L’accusation d’ingérence s’inscrit dans une dramaturgie plus vaste : celle d’une diabolisation orchestrée, où le Président Macky Sall devient le réceptacle de toutes les projections négatives. Cette stratégie, amorcée bien avant 2024, s’est intensifiée à mesure que PASTEF consolidait son emprise narrative. La narration du président comme obstacle à la jeunesse, l’amplification algorithmique ciblée, l’effacement des acquis, la réécriture de la temporalité et la sacralisation de l’alternance ont constitué les ressorts principaux de cette fabrique du soupçon. Ces mécanismes ont été décrits par A. Diagne dans son analyse des récits de rupture en Afrique francophone (Politique et Narration, 2023), où il montre comment l’opposition construit des figures de délivrance en miroir des figures diabolisées.

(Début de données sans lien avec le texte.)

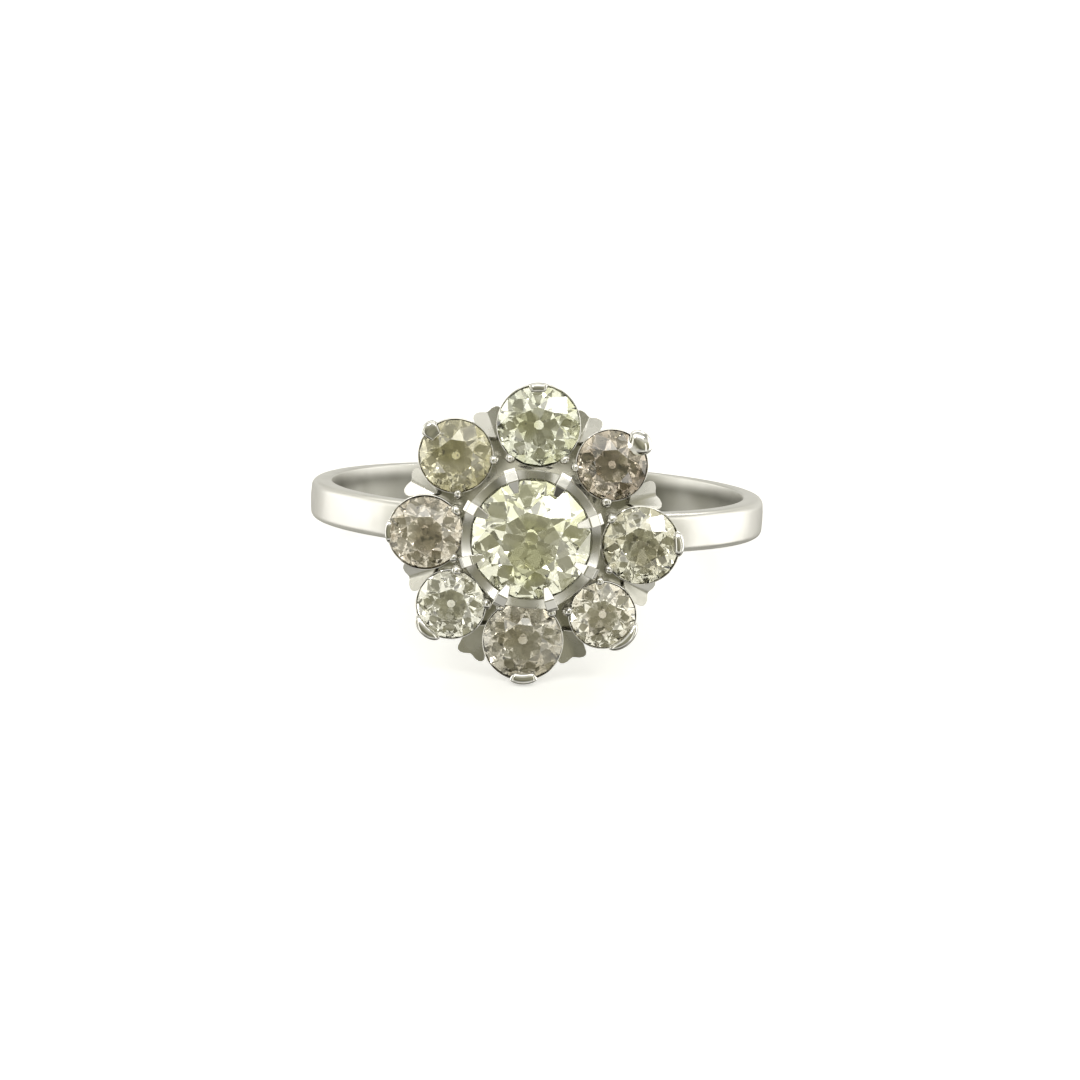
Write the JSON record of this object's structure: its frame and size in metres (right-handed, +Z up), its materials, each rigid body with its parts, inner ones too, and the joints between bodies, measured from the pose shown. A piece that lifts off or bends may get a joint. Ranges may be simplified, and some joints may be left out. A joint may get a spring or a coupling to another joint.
{
  "type": "cluster ring",
  "caption": "Finger ring with a plain shank and a round flower cluster head of old-cut stones around a raised centre stone, lying on its side.",
  "frame": {"origin": "centre of the finger bore, where the finger's axis crosses the shank's middle plane", "axes": "+Z up from the floor that the ring lies on, -Y towards the flower head and +X across it"},
  "size_m": [0.019, 0.0219, 0.0119],
  "materials": {
    "white_metal": "polished white precious metal, slightly worn, darker in the recesses",
    "centre_stone_gem": "old cut gem, polished facets, faint tint",
    "stone_top_gem": "old cut gem, polished facets, faint tint",
    "stone_upper_right_gem": "old cut gem, polished facets, faint tint",
    "stone_right_gem": "old cut gem, polished facets, faint tint",
    "stone_lower_right_gem": "old cut gem, polished facets, faint tint",
    "stone_bottom_gem": "old cut gem, polished facets, faint tint",
    "stone_lower_left_gem": "old cut gem, polished facets, faint tint",
    "stone_left_gem": "old cut gem, polished facets, faint tint",
    "stone_upper_left_gem": "old cut gem, polished facets, faint tint"
  },
  "bodies": {
    "root": {"ring_mount": "white_metal", "centre_stone": "centre_stone_gem", "stone_top": "stone_top_gem", "stone_upper_right": "stone_upper_right_gem", "stone_right": "stone_right_gem", "stone_lower_right": "stone_lower_right_gem", "stone_bottom": "stone_bottom_gem", "stone_lower_left": "stone_lower_left_gem", "stone_left": "stone_left_gem", "stone_upper_left": "stone_upper_left_gem"}
  },
  "joints": []
}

Il serait naïf de lire l’article relayé par Seneweb comme une simple contribution au débat démocratique. Il s’inscrit dans une tendance rédactionnelle préoccupante au Sénégal : celle de la production d’articles boucan, c’est-à-dire de textes bruyants, sensationnalistes, mais dépourvus de fondement analytique. Ces productions, souvent rédigées sans rigueur méthodologique, ne résistent à aucune épreuve critique. Elles relèvent moins du journalisme que de la dramaturgie du soupçon. Mais peut-on réellement attendre autre chose dans un contexte où la rumeur devient flagrant délit, où le délit devient le fruit d’un simple complot politique à tendance assassine, et où la parole publique est instrumentalisée non pour éclairer mais pour polariser ? Cette dérive n’est pas seulement médiatique. Elle est symptomatique d’un effritement du pacte épistémique : celui qui lie le citoyen à la vérité, le journaliste à la rigueur, et le politique à la responsabilité. Lorsque ce pacte se rompt, le récit devient arme, et l’article devient projectile. Comme le souligne M. Mbaye dans Éthique et Responsabilité dans les Médias Africains (Presses de Dakar, 2022), « la parole journalistique, lorsqu’elle se délie de la preuve, devient un instrument de guerre symbolique ».
Il ne s’agit pas ici de nier les tensions, les critiques, ni les responsabilités du pouvoir. Il s’agit de refuser l’effacement, de restaurer la complexité, et de rappeler que toute démocratie repose sur une mémoire équitable. Accuser sans démontrer, amplifier sans contextualiser, diaboliser sans nuance : telles sont les dérives que cette mise au point cherche à corriger.